Brutt’s video only gives viewers a quick glimpse of the 1968 Road Runner, which is the first model year of this performance-oriented Plymouth. The automaker developed the model as an economical alternative to its Mopar cousins ​​and offerings from Ford and General Motors.

It’s unclear what’s under the hood of this particular Plymouth, but a 383-cubic-inch V8 making 335 horsepower was the standard engine for 1968.

The B-Body continues with the 1969 Road Runner

The Road Runner’s B-body platform continued for the 1969 model year (the second generation did not appear until 1971).
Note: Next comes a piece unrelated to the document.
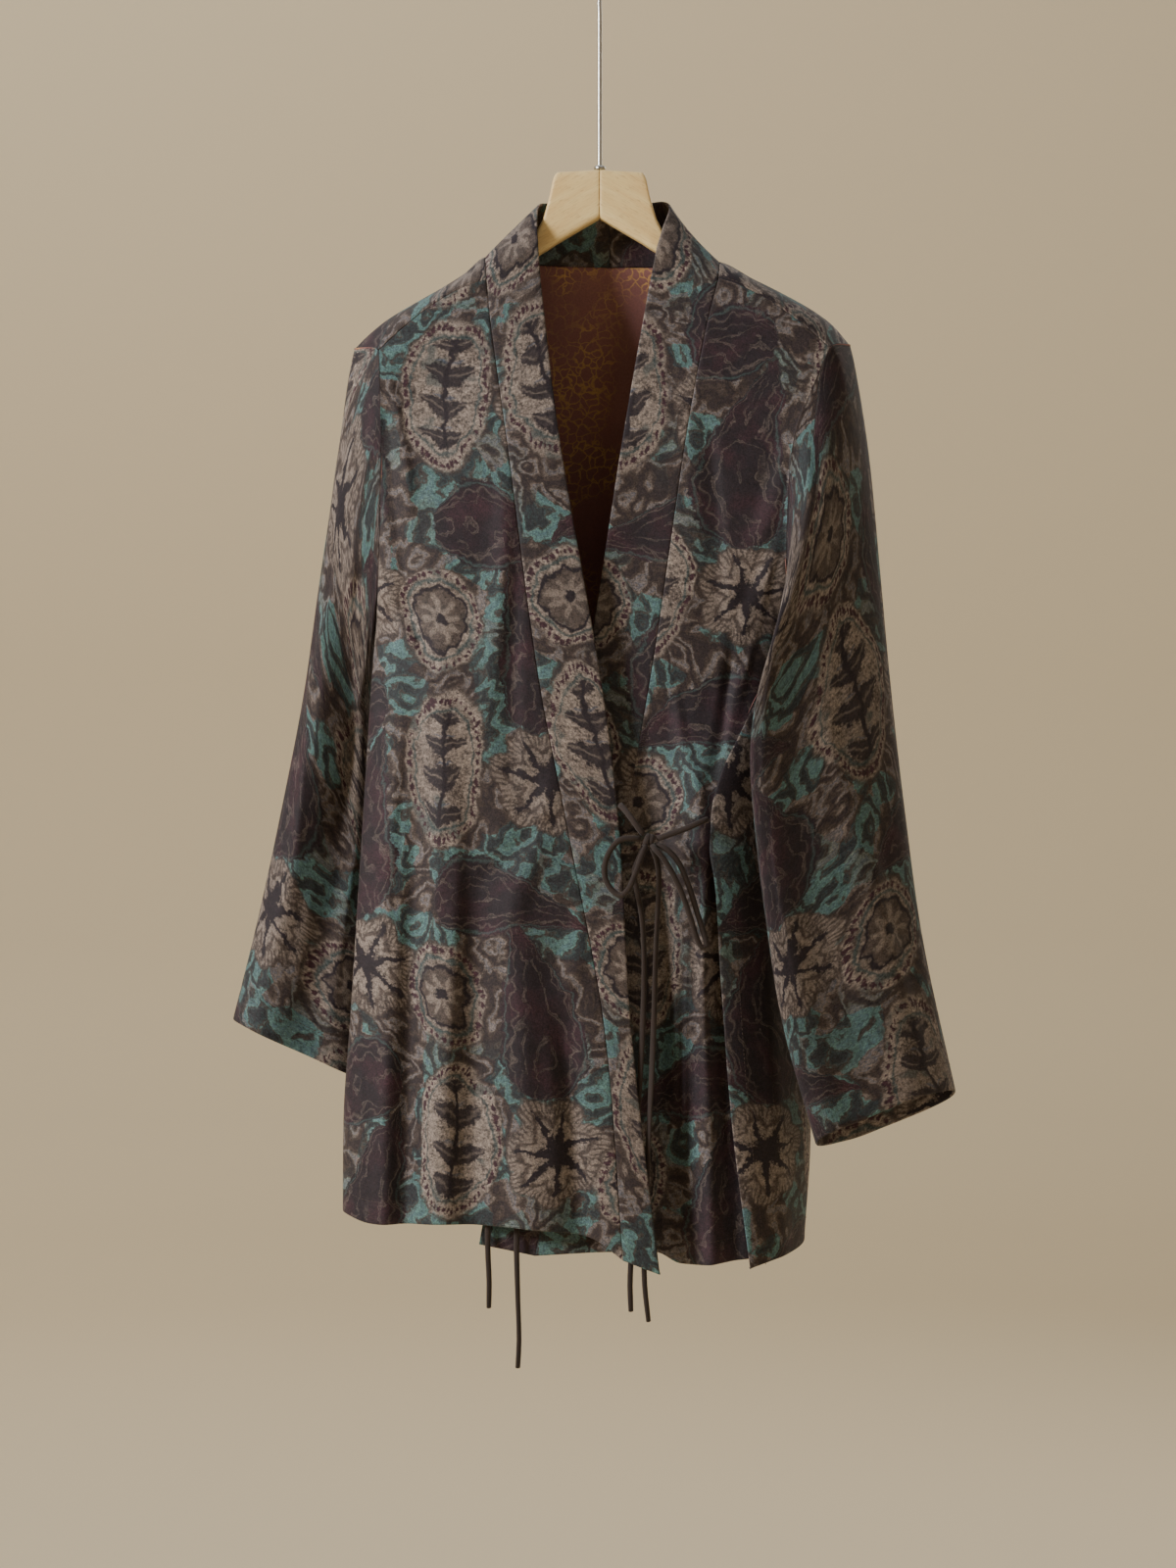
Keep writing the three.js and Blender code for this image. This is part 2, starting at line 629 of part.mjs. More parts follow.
// From the ridge over the front of the shoulder to the forward seam. It takes the back's own ridge points.
function shoulderStrip(side, ridge) {
  const grid = [];
  const steps = 3;
  const rows = NECK[side].map((row, order) => ({ ...row, order }));
  const inward = side === "left" ? -1 : 1;
  for (let r = 0; r <= steps; r += 1) {
    const turn = ((r / steps) * Math.PI) / 2;
    const neck = (column) => read(rows, "order", column, 3 + (2 * r) / steps);
    grid.push(
      ridge.map((top, c) => {
        if (r === 0) return top;
        const share = c / (ridge.length - 1);
        const seam = forwardSeam[side](1 - share);
        const x = mix(top.x, seam.x, Math.sin(turn));
        const y = mix(top.y, seam.y, Math.sin(turn));
        const drop = mix(-top.z, -seam.z - TURNED_SEAM, 1 - Math.cos(turn));
        const near = share ** 6;
        return point(
          mix(x, neck("seamX") + inward * TURNED_SEAM, near),
          mix(y, neck("seamY"), near),
          mix(drop, neck("seamDrop") - (TURNED_SEAM * r) / steps, near),
        );
      }),
    );
  }
  return side === "left" ? grid : grid.map((row) => row.toReversed());
}

// From the turn at the right, forward to the side seam. It takes the back's own edge points.
function rightWrap(main) {
  const grid = [];
  const underarm = SIDE.right[0].drop;
  for (const line of main) {
    const turn = line[line.length - 1];
    if (-turn.z < underarm) continue;
    const share = (-turn.z - underarm) / (HEM.back[3].drop - underarm);
    const seamDrop = mix(underarm, SIDE.right[SIDE.right.length - 1].drop, share);
    const seam = frontSide("right", seamDrop);
    const slit = ease(seamDrop, SLIT_TOP, SLIT_TOP + 30);
    const row = [];
    for (let c = 0; c <= DIVISIONS.wrap; c += 1) {
      const angle = ((c / DIVISIONS.wrap) * Math.PI) / 2;
      const forward = Math.sin(angle) ** 1.5;
      const inward = 1 - Math.cos(angle) ** 1.35;
      const drop = mix(-turn.z, -seam.z, c / DIVISIONS.wrap);
      const x = mix(turn.x, mix(seam.x + 2 * TURNED_SEAM, seam.x - SLIT_LAP, slit), inward);
      const y = mix(turn.y, seam.y - SLIT_LIFT * slit, forward);
      row.push(c === 0 ? turn : point(x, y, drop));
    }
    grid.push(row.reverse());
  }
  return grid;
}

// One half of the collar band, from the centre of the back round the neck and down to the hem.
function bandGrid(side) {
  const stations = [];
  const rows = NECK[side].map((row, order) => ({ ...row, order }));
  for (let order = 0; order < rows.length - 1; order += 0.5) {
    const at = (column) => read(rows, "order", column, order);
    stations.push([
      point(at("seamX"), at("seamY"), at("seamDrop")),
      point(at("edgeX"), at("edgeY"), at("edgeDrop")),
    ]);
  }
  for (let r = 0; r <= DIVISIONS.frontDown; r += 1) {
    const down = (r / DIVISIONS.frontDown) ** 1.15;
    stations.push([lapelPoint(side, "seam", down), lapelPoint(side, "edge", down)]);
  }
  const grid = stations.map(([seam, edge], station) => {
    const row = [];
    for (let c = 0; c <= DIVISIONS.band; c += 1) row.push(seam.clone().lerp(edge, c / DIVISIONS.band));
    row[0].lerp(edge, (SEAM * 1.2) / seam.distanceTo(edge));
    if (station === 0) row.forEach((p) => (p.x += side === "left" ? -SEAM : SEAM));
    return row;
  });
  return side === "left" ? grid : grid.map((row) => row.reverse());
}

// The closed line of an armhole, taken from the edges of the pieces round it:
// from the ridge down the front to the underarm and up the back.
function armholeLine(side, back, front, strip) {
  const pick = (row) => (side === "left" ? row[0] : row[row.length - 1]);
  const underarm = ARMHOLE[side][ARMHOLE[side].length - 1].drop;
  const line = [];
  for (const row of strip) line.push(pick(row));
  for (const row of front) if (-pick(row).z < underarm - 8) line.push(pick(row));
  line.push(frontSide(side, underarm));
  const behind = back.map((row) => (side === "left" ? row[row.length - 1] : row[0]));
  for (const p of behind.reverse()) if (-p.z < underarm - 8) line.push(p);
  return line;
}

// How far round a closed line each of its points lies, from 0 to 1.
function sharesAlong(line) {
  const lengths = [0];
  line.forEach((p, i) => lengths.push(lengths[i] + p.distanceTo(line[(i + 1) % line.length])));
  return lengths.slice(0, -1).map((length) => length / lengths[line.length]);
}

// A sleeve: round sections from the armhole line to the cuff. Turn 0 is the outer edge, 90 the front.
function sleeveGrid(side, line) {
  const out = side === "left" ? -1 : 1;
  const rings = [];
  const rows = SLEEVE[side];
  const shares = sharesAlong(line);
  for (let r = 0; r <= DIVISIONS.sleeve; r += 1) {
    const down = (r / DIVISIONS.sleeve) ** 1.25;
    const at = (column) => read(rows, "down", column, down);
    const outer = point(at("outX"), at("outY"), at("outDrop"));
    const inner = point(at("inX"), at("inY"), at("inDrop"));
    const centre = outer.clone().lerp(inner, 0.5);
    const half = outer.clone().sub(centre);
    const deep = new THREE.Vector3(-out * at("skew"), -at("deep"), at("lean"));
    const ring = [];
    for (let c = 0; c < line.length; c += 1) {
      const angle = shares[c] * 2 * Math.PI;
      const lobe = (value) => Math.sign(value) * Math.abs(value) ** SLEEVE_BLUNT;
      const fold = sleeveFold(SLEEVE_FOLDS[side], (angle * 180) / Math.PI, down);
      const shape = centre.clone();
      shape.addScaledVector(half, lobe(Math.cos(angle)));
      shape.addScaledVector(deep, lobe(Math.sin(angle)) * (1 + fold / at("deep")));
      const sewn = line[c].clone();
      sewn.x += out * (ARMHOLE_SEAM + 6 * down);
      ring.push(sewn.lerp(shape, ease(down, 0, SLEEVE_SETTLED)));
    }
    ring.push(ring[0]);
    rings.push(side === "left" ? ring : ring.reverse());
  }
  return rings;
}

function sleeveFold(folds, turn, down) {
  let height = 0;
  for (const fold of folds) {
    const centre = mix(fold.topTurn, fold.cuffTurn, down);
    const grown = ease(down, fold.from, fold.from + SLEEVE_FOLD_GROWS);
    height += fold.depth * grown * Math.exp(-(((turn - centre) / fold.width) ** 2));
  }
  return height;
}

// ---------------------------------------------------------------- hanger, rod and ties

// One half of the hanger, lofted out along its arm from the mitre in the middle.
function hangerHalf(side) {
  const away = side === "left" ? -1 : 1;
  const rows = [...HANGER];
  for (const row of HANGER_ARM) {
    const top = read(RIDGE, "x", "drop", away * row.out) + row.under;
    rows.push({ ...row, top, bottom: top + row.height });
  }
  const around = 16;
  const points = [];
  const faces = [];
  rows.forEach((row, r) => {
    for (let i = 0; i < around; i += 1) {
      const angle = ((i + 0.5) / around) * 2 * Math.PI;
      const lobe = (value) => Math.sign(value) * Math.abs(value) ** row.blunt;
      const y = (row.thick / 2) * lobe(Math.cos(angle));
      const drop = (row.top + row.bottom) / 2 - ((row.bottom - row.top) / 2) * lobe(Math.sin(angle));
      points.push(point(away * (row.out + (r === 0 ? SEAM / 2 : 0)), y, drop));
    }
  });
  for (let r = 0; r + 1 < rows.length; r += 1) {
    for (let i = 0; i < around; i += 1) {
      const j = (i + 1) % around;
      const [a, b, c, d] = [r * around + i, r * around + j, (r + 1) * around + i, (r + 1) * around + j];
      faces.push([a, b, d], [a, d, c]);
    }
  }
  const last = (rows.length - 1) * around;
  for (let i = 1; i + 1 < around; i += 1) {
    faces.push([0, i + 1, i], [last, last + i, last + i + 1]);
  }
  return geometryOf(points, away > 0 ? faces : faces.map((face) => face.reverse()));
}

// A round bar or tie along points.
function barAlong(points, thickness, steps, sides) {
  const curve = new THREE.CatmullRomCurve3(points, false, "centripetal");
  const round = Array.from({ length: sides }, (_, i) => {
    const angle = (i / sides) * 2 * Math.PI;
    return new THREE.Vector2((Math.cos(angle) * thickness) / 2, (Math.sin(angle) * thickness) / 2);
  });
  const shape = new THREE.Shape(round);
  return new THREE.ExtrudeGeometry(shape, { steps, extrudePath: curve, bevelEnabled: false });
}

// The rod and its hook: up the middle, round to the right, over the top and down on the left.
function hookPoints() {
  const radius = HOOK_RADIUS + ROD / 2;
  const bottom = HANGER[0].top + ROD_SOCKET - SEAM;
  const points = [bottom, ...[...ROD_STEM].reverse()].map((drop) => point(0, 0, drop));
  points.push(point(HOOK_BEND.x, 0, HOOK_BEND.drop));
  for (let i = 0; i <= HOOK_TURN.steps; i += 1) {
    const angle = (mix(HOOK_TURN.from, HOOK_TURN.to, i / HOOK_TURN.steps) * Math.PI) / 180;
    points.push(point(radius * Math.cos(angle), 0, HOOK_RADIUS - radius * Math.sin(angle)));
  }
  return points;
}

const wasm = await Module();
wasm.setup();

function toSolid(geometry) {
  const bare = geometry.clone();
  bare.deleteAttribute("normal");
  bare.deleteAttribute("uv");
  const merged = mergeVertices(bare, 1e-4);
  const mesh = new wasm.Mesh({
    numProp: 3,
    vertProperties: new Float32Array(merged.attributes.position.array),
    triVerts: new Uint32Array(merged.index.array),
  });
  return new wasm.Manifold(mesh);
}

function fromSolid(solid) {
  const mesh = solid.getMesh();
  const geometry = new THREE.BufferGeometry();
  geometry.setAttribute("position", new THREE.Float32BufferAttribute(mesh.vertProperties, 3));
  geometry.setIndex(new THREE.Uint32BufferAttribute(mesh.triVerts, 1));
  geometry.computeVertexNormals();
  return geometry;
}

// The hanger half with its side of the hole that the rod is screwed into.
function drilledHanger(side) {
  const drill = new THREE.CylinderGeometry(ROD / 2 + SEAM, ROD / 2 + SEAM, ROD_SOCKET * 2, 12);
  drill.rotateX(Math.PI / 2);
  drill.translate(0, 0, -HANGER[0].top);
  return fromSolid(toSolid(hangerHalf(side)).subtract(toSolid(drill)));
}

// The ring round the rod, on the wood.
function ferrule() {
  const inner = ROD / 2 + SEAM;
  const profile = [
    new THREE.Vector2(inner, 0),
    new THREE.Vector2(FERRULE.radius, 0),
    new THREE.Vector2(FERRULE.radius, FERRULE.height - FERRULE.bevel),
    new THREE.Vector2(FERRULE.radius - FERRULE.bevel, FERRULE.height),
    new THREE.Vector2(inner, FERRULE.height),
    new THREE.Vector2(inner, 0),
  ];
  const geometry = new THREE.LatheGeometry(profile, 16);
  geometry.rotateX(Math.PI / 2);
  geometry.translate(0, 0, SEAM - HANGER[0].top);
  return geometry;
}

function knot() {
  const geometry = new THREE.SphereGeometry(1, 12, 8);
  geometry.scale(KNOT.wide / 2, KNOT.thick / 2, KNOT.high / 2);
  geometry.translate(KNOT.x, KNOT.y, -KNOT.drop);
  return geometry;
}

// ---------------------------------------------------------------- materials and the whole object

const silk = new THREE.MeshStandardMaterial({ color: 0x5c4d45, roughness: 0.72, metalness: 0 });
const tieCloth = new THREE.MeshStandardMaterial({ color: 0x2b1f1b, roughness: 0.8, metalness: 0 });
const wood = new THREE.MeshStandardMaterial({ color: 0xd9bf93, roughness: 0.55, metalness: 0 });
const steel = new THREE.MeshStandardMaterial({ color: 0xb4b4b2, roughness: 0.3, metalness: 1 });

const jacket = new THREE.Group();
const hanger = new THREE.Group();

function add(group, name, geometry, material) {
  const mesh = new THREE.Mesh(geometry, material);
  mesh.name = name;
  group.add(mesh);
}

const fronts = { left: frontGrid("left"), right: frontGrid("right") };
const back = backGrids();
const strips = { left: back[1], right: back[2] };
add(jacket, "front_left", clothWall([fronts.left], CLOTH), silk);
add(jacket, "front_right", clothWall([fronts.right], CLOTH), silk);
add(jacket, "back", clothWall(back, CLOTH), silk);
for (const side of ["left", "right"]) {
  const line = armholeLine(side, back[0], fronts[side], strips[side]);
  add(jacket, `sleeve_${side}`, clothWall([sleeveGrid(side, line)], CLOTH), silk);
  add(jacket, `collar_band_${side}`, clothWall([bandGrid(side)], BAND_CLOTH), silk);
}
add(jacket, "bow_knot", knot(), tieCloth);
for (const [name, route] of Object.entries(TIES)) {
  const points = route.map(([x, y, drop]) => point(x, y, drop));
  const length = new THREE.CatmullRomCurve3(points, false, "centripetal").getLength();
  const steps = Math.ceil(length / (name.includes("loop") ? 6 : 11));
  add(jacket, name, barAlong(points, TIE, steps, 8), tieCloth);
}

add(hanger, "hanger_left", drilledHanger("left"), wood);
add(hanger, "hanger_right", drilledHanger("right"), wood);
add(hanger, "hanger_ferrule", ferrule(), steel);
add(hanger, "hanger_rod", barAlong(hookPoints(), ROD, 64, 8), steel);

const whole = new THREE.Group();
whole.add(jacket, hanger);
whole.updateMatrixWorld(true);

export default whole;
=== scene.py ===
"""The looks of a silk wrap jacket on a wooden hanger, built round its fixed frame.

Blender works in metres. The tables are in millimetres: x to the viewer's right, y away from the
viewer, and "drop" straight down from the inside top of the hook. Left and right are the viewer's.
"""

import math

import bmesh
import bpy
import numpy as np
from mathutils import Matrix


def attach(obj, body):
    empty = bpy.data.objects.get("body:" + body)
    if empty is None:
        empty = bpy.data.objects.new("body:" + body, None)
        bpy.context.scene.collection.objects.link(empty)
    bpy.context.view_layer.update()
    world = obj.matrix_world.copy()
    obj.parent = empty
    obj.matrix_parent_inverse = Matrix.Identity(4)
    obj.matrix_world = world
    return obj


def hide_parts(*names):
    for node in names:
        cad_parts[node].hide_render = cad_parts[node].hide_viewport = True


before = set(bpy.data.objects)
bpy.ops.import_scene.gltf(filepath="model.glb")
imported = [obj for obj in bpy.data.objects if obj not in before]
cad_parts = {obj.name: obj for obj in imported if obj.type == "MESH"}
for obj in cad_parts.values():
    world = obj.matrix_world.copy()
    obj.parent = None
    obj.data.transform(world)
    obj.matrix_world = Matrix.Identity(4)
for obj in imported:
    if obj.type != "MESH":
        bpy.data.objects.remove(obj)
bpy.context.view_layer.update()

MM = 0.001

# ---------------------------------------------------------------- camera
# It stands straight in front of the jacket, level with its middle, and looks through a long lens.

camera_distance = 3.2
view_height = 1.2405
aimed_at = (-0.0094, -0.03, -0.6731)
sensor = 36
camera_data = bpy.data.cameras.new("camera")
camera_data.sensor_fit = "VERTICAL"
camera_data.sensor_height = sensor
camera_data.lens = sensor * camera_distance / view_height
camera = bpy.data.objects.new("camera", camera_data)
camera.location = (aimed_at[0], aimed_at[1] - camera_distance, aimed_at[2])
camera.rotation_euler = (math.pi / 2, 0, 0)
bpy.context.collection.objects.link(camera)
bpy.context.scene.camera = camera

# ---------------------------------------------------------------- ties
# Narrow tubes of dark brown cloth, sewn along one side and turned, so they lie a little flat.
# One is sewn to the left front's collar band, one to the right side seam, and they are tied in a
# bow. Two more, of the inner pair, hang free between the fronts.

TIE_WIDE = 4.6
TIE_THICK = 2.9
TIE_WEAVE = 0.0007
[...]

There weren’t many body changes for the ’69, but the horizontal grille slats are an easy identifier. Plymouth also introduced a Road Runner convertible.

The 383 engine was retained, but a limited run of examples were built with either a 426 or 440 cubic inch V8, the latter offering up to 390 horsepower. We can only guess what’s fueling this weary Plymouth.

A buried 1970 Dodge Charger

Beneath piles of parts and books lies a 1970 Dodge Charger. Although not a 500 or a high-end R/T, it is still a remarkable classic waiting for another chance. Also sharing B-body underpinnings, the 1970 model marked the final year of the second-generation Charger. Unlike the ’69 split grille, the 1970 front has an open design framed by a wide bezel.

Likewise, there’s no information on this car’s powertrain, but the stock engine can range from Chrysler’s trusty slant-six to one of many V8 options.